THE DADDY OF DADA
The Glowing Forgotten: Poems by Tristan Tzara, translated by Lee Harwood. Leafe Press. £3.50
This is a difficult book to review, for two reasons especially. One is that it is difficult to make an informed opinion of experimental writing when encountering it for the first time; the other is that this particular ‘school’ of poetry deliberately seeks to oppose established conventions of any kind, including those of interpretative analysis. The school to which I am referring is Dadaism. The word ‘Dada’, meaning ‘hobby-horse’, was picked randomly from the dictionary, and that alone tells us a little about its exponents. The Dadaists were a nihilistic and cynical school of artists, who deliberately set about opposing all conventions, material and thematic.
The beautiful title of the book takes its name from a poem called ‘The Approximate Man’:
one day one day one day I’ll put on the cloak of eternal warmth
buried forgotten by others in their turn forgotten by others
if I could only gain the glowing forgotten
We are right to be suspicious of verse in translation, but where there is no unmistakable meaning, no formal patterning and no rhyme, there ought to be less difficulty for the translator. There is still the problem of finding the closest approximation to the original word, and the closest approximation to the cadences of the original poem. We are told on the blurb of the book that Harwood translated the poems ‘with the approval and enthusiasm of Tzara himself’. An essential method of the Dadaist poet is the ‘cut and paste’ technique often associated with writers like William Burroughs, whereby the poet cuts out individual words from a printed page and shuffles the words around in various combinations until they reveal some aspect of the subconscious of the writer. This method implies that a haphazard technique is employed to express the subconscious, an uncoordinated thing in itself, and something everybody possesses.
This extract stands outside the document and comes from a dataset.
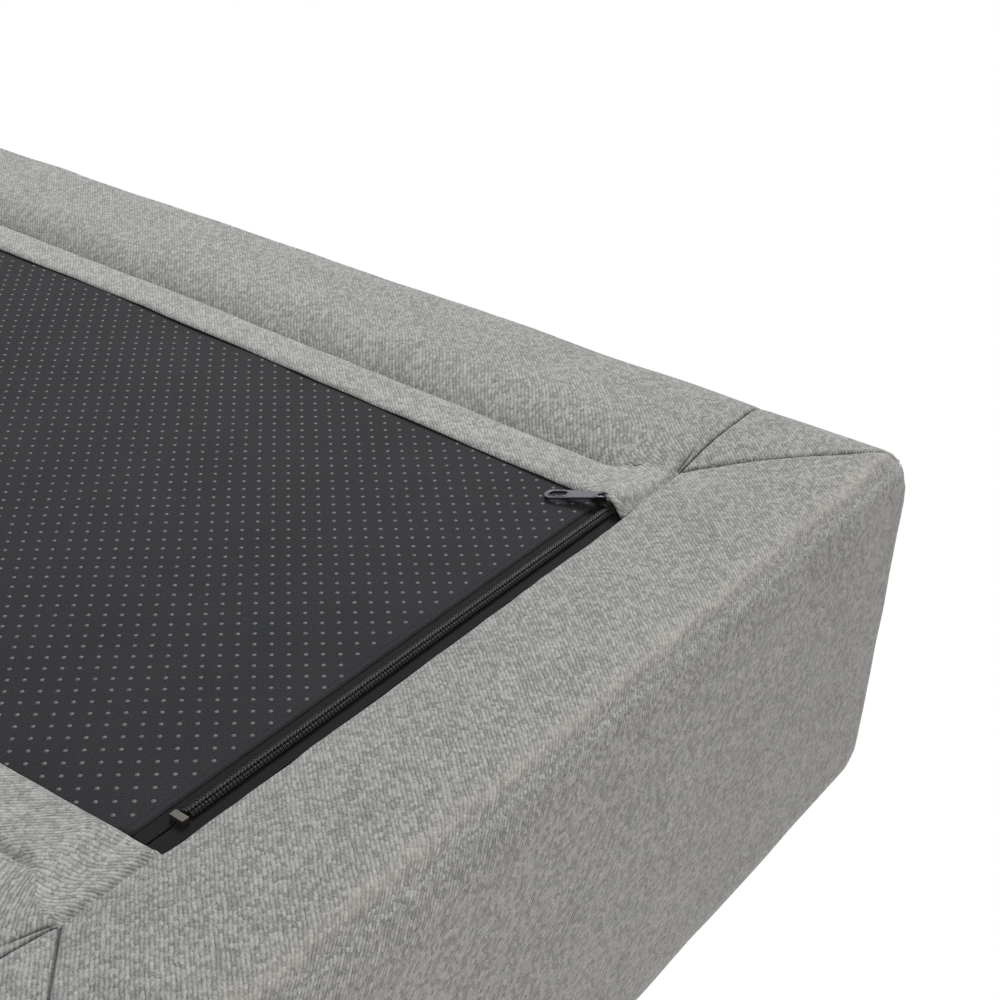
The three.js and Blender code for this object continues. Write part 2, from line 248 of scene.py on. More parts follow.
# ---- Cover: cut and sewn panels of grey twill ---------------------------------------------------
# Each panel is a piece of upholstery twill pulled over the foam. All are cut from one soft wedge:
# a dense box is rounded, its borders are puffed up round the recess in the underside, and every
# seam is drawn in where its thread holds it.
HALF_LENGTH, HALF_WIDTH = cad_box[1][0], cad_box[1][1]
TOE_HEIGHT, RISE = 45 * MM, 145 * MM
CREASE_Y = -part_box("lip_right")[0].y + SEAM_GAP
TOE_CREASE_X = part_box("lip_toe")[0].x - SEAM_GAP
TOE_EDGE, END_EDGE_LOW, END_EDGE_TOP = 16, 18, 44
RIDGE_INSET = 10 * MM
BESIDE_SEAM = [0, 0.35, 0.8, 1.6, 3.0, 5.5]
CLOTH = 1.2 * MM
fork = Vector((zip_grey_edge, CREASE_Y, 0))
toe_fork = Vector((TOE_CREASE_X, CREASE_Y, 0))
gather_start = Vector((zip_grey_edge - 1.1 * MM, CREASE_Y - 0.5 * MM, 0))
gather_end = Vector((315.8 * MM, 202 * MM, 0))


def smooth(value, low, high):
    part = min(max((value - low) / (high - low), 0), 1)
    return part * part * (3 - 2 * part)


def tread_height(x):
    return TOE_HEIGHT + RISE * (x + HALF_LENGTH) / (2 * HALF_LENGTH)


def grid_lines(first, last, step, seams):
    """Places of the grid lines from first to last, closer together beside each seam."""
    count = round((last - first) / step)
    even = [first + (last - first) * i / count for i in range(count + 1)]
    near = {round(seam + side * f * MM, 6) for seam in seams for f in BESIDE_SEAM for side in (-1, 1)}
    kept = {round(v, 6) for v in even if all(abs(v - seam) > 8 * MM for seam in seams)}
    return sorted(kept | {v for v in near if first <= v <= last})


def dense_box():
    """A box of quads whose lines gather at the seams. Its height runs from 0 to 1."""
    xs = grid_lines(-HALF_LENGTH, HALF_LENGTH, 6 * MM,
                    [-HALF_LENGTH, TOE_CREASE_X, zip_grey_edge, HALF_LENGTH - RIDGE_INSET, HALF_LENGTH])
    ys = grid_lines(-HALF_WIDTH, HALF_WIDTH, 6 * MM, [-HALF_WIDTH, -CREASE_Y, CREASE_Y, HALF_WIDTH])
    beside_edge = {1 - f / 150 for f in (0, 0.5, 1.2, 2.4, 4.5, 8)} | {f / 150 for f in (2, 4)}
    zs = sorted({i / 26 for i in range(25)} | beside_edge)
    form = bmesh.new()
    bmesh.ops.create_cube(form, size=2)
    for axis, places in enumerate((xs, ys, zs)):
        edges = [e for e in form.edges if abs(e.verts[0].co[axis] - e.verts[1].co[axis]) > 1]
        bmesh.ops.subdivide_edges(form, edges=edges, cuts=len(places) - 2, use_grid_fill=True)
    for vert in form.verts:
        for axis, places in enumerate((xs, ys, zs)):
            vert.co[axis] = places[round((vert.co[axis] + 1) / 2 * (len(places) - 1))]
    return form


def cut_underside(form, start, end, offsets):
    """Cuts a slanted line into the underside, with further lines beside it."""
    across = Vector((start.y - end.y, end.x - start.x, 0)).normalized()
    middle, reach = (start + end) / 2, (end - start) / 2
    for offset in offsets:
        near = []
        for face in form.faces:
            centre = face.calc_center_median()
            if (centre.z < 1e-5 and abs(centre.x - middle.x) <= abs(reach.x) + 2 * MM
                    and abs(centre.y - middle.y) <= abs(reach.y) + 2 * MM):
                near.append(face)
        around = list({e for f in near for e in f.edges} | {v for f in near for v in f.verts})
        bmesh.ops.bisect_plane(form, geom=near + around, dist=1e-6,
                               plane_co=start + across * offset * MM, plane_no=across)


def puffed(distance, depth, run):
    """A padded border that rises steeply out of its crease and levels off after run."""
    if distance < 0:
        return depth - 0.5 * distance
    return depth * max(1 - distance / run, 0) ** 2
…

The method is, if not entirely artless, too aleatory to be considered a serious or significant way of working. You can set about attacking a lump of stone with a hammer and a claw-chisel, but it does not make you a sculptor. Reading these poems, I occasionally get the impression that if the poems were cut up again and rearranged in vaguely satisfying cadences there would be little lost in the way of indispensable meaning. Art is not created by chance, and here there is too little evidence of the devising hand. Tzara may have been a conscientious creator, but we rarely get the impression of a keen intellectual control that makes completeness and coherence out of disparate material – what Yeats memorably refers to as “the struggle of the fly in marmalade”. Tzara would, I imagine, complain that I am missing the point, but it would be difficult, and perhaps of little use, to attempt to shrug off my own points of reference, my own preferences and prejudices.
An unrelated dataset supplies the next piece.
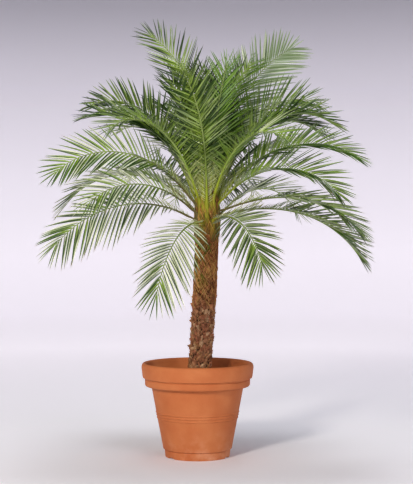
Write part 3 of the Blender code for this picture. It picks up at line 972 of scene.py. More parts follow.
# %% [markdown]
# ### Fibre
# The sheath of each leaf breaks up into a woven mat of flat fibres that cross each other on a slant.
# Every fibre starts as a straight line on the flat sheet, is turned one way or the other, given a
# slight bow off the sheet, wrapped round the trunk and given a thin three-sided body. The same tree
# makes the broader straps of the sheaths: olive and green under the head, and brown where they have
# dried lower down. A table holds two lines for each mat.

# %% Fibres
FIBRE_POINTS = 8
FIBRE_SIDES = 3
FIBRE_LAYER = 0.0025
LEAST_BOW = 0.0005
LEAST_SLANT = 0.30
FIBRE_END_GIRTH = 0.35
TAN_FIBRES_BELOW = 0.32
DARK_FIBRES_ABOVE = 0.80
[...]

The Dadaist poets claim that their poems have no fixed and definable meaning, that the reader interprets their poems as he likes, but this in a sense makes the reader as much an authority – indeed, as much an author – as the writer who ‘created’ the poem. The analogy carries over into the visual arts: the Dadaist artist Marcel Duchamp is ultimately responsible for the degenerate generation of contemporary artists who will take a glass of water ‘masquerading’ as an oak tree, an unmade bed littered with the vestiges of sexual encounter, or a bestial corpse preserved in formaldehyde, and claim it as their own art.
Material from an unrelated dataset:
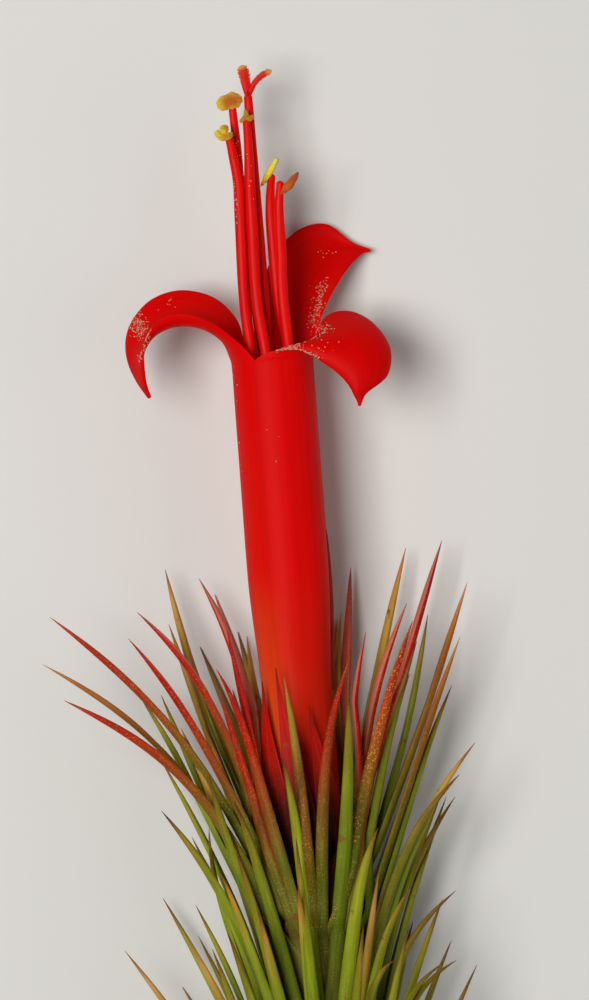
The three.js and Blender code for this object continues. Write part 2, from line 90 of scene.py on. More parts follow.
def add_piece(name, points, material, node, slot, **marks):
    """A piece of closed tubes over points[tube, row, ring], in shoot millimetres, with its marks:
    a value, vector or colour at each point, kept as attributes that the material reads."""
    mesh = bpy.data.meshes.new(name)
    vertices = (points.reshape(-1, 3) + SHOOT_FOOT) * MM
    mesh.from_pydata(vertices.tolist(), [], closed_tubes(points).tolist())
    mesh.polygons.foreach_set("use_smooth", np.ones(len(mesh.polygons), bool))
    kinds = {1: ("FLOAT", "value"), 3: ("FLOAT_VECTOR", "vector"), 4: ("FLOAT_COLOR", "color")}
    for mark, values in marks.items():
        values = np.atleast_1d(values)
        kind, field = kinds[values.shape[-1]]
        full = np.broadcast_to(values, points.shape[:3] + values.shape[-1:])
        attribute = mesh.attributes.new(mark, kind, "POINT")
        attribute.data.foreach_set(field, np.ascontiguousarray(full, np.float32).ravel())
    mesh.materials.append(material)
    mesh.update()
    piece = bpy.data.objects.new(name, mesh)
    bpy.context.scene.collection.objects.link(piece)
    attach(piece, "root")
    if node:
        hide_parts(node)


def linear(hex_colour):
    """An sRGB hex colour as linear red, green, blue and alpha: each channel is divided by 12.92
    where it is dark, and elsewhere raised by 0.055, divided by 1.055 and put to the power 2.4."""
    srgb = np.array([int(hex_colour[i : i + 2], 16) for i in (1, 3, 5)]) / 255
    channels = np.where(srgb <= 0.04045, srgb / 12.92, ((srgb + 0.055) / 1.055) ** 2.4)
    return (*channels.tolist(), 1.0)


def start_material(name):
    """A new material with an empty tree."""
    material = bpy.data.materials.new(name)
    material.use_nodes = True
    material.node_tree.nodes.clear()
    return material, material.node_tree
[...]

The meanings of these poems are too often too vague, and my distrust deepens in the knowledge that the vagueness was the poet’s intention. Yet where does incantatory verse merge with the subliminal? When does it possess the transcendental qualities of mantra, or cabbala? I must admit, at times these poems are weirdly appealing, through their approximate meanings, their black humour, oceanic rhythms and interweaving refrains. The main device he employs seems to be what one could technically term ‘asyntactic parataxis’: there is a linguistic lawlessness, a deliberate omission of connectives. We should perhaps be sympathetic to the successes and failures of experimental writing; the ventures out are worth making. Language, like everything else, has to evolve to survive, but it is in the end inescapably semantic. It has to make sense. There are those, however, who think that when they encounter something disorientating and contrived that they must be in the presence of art. I am not one of them.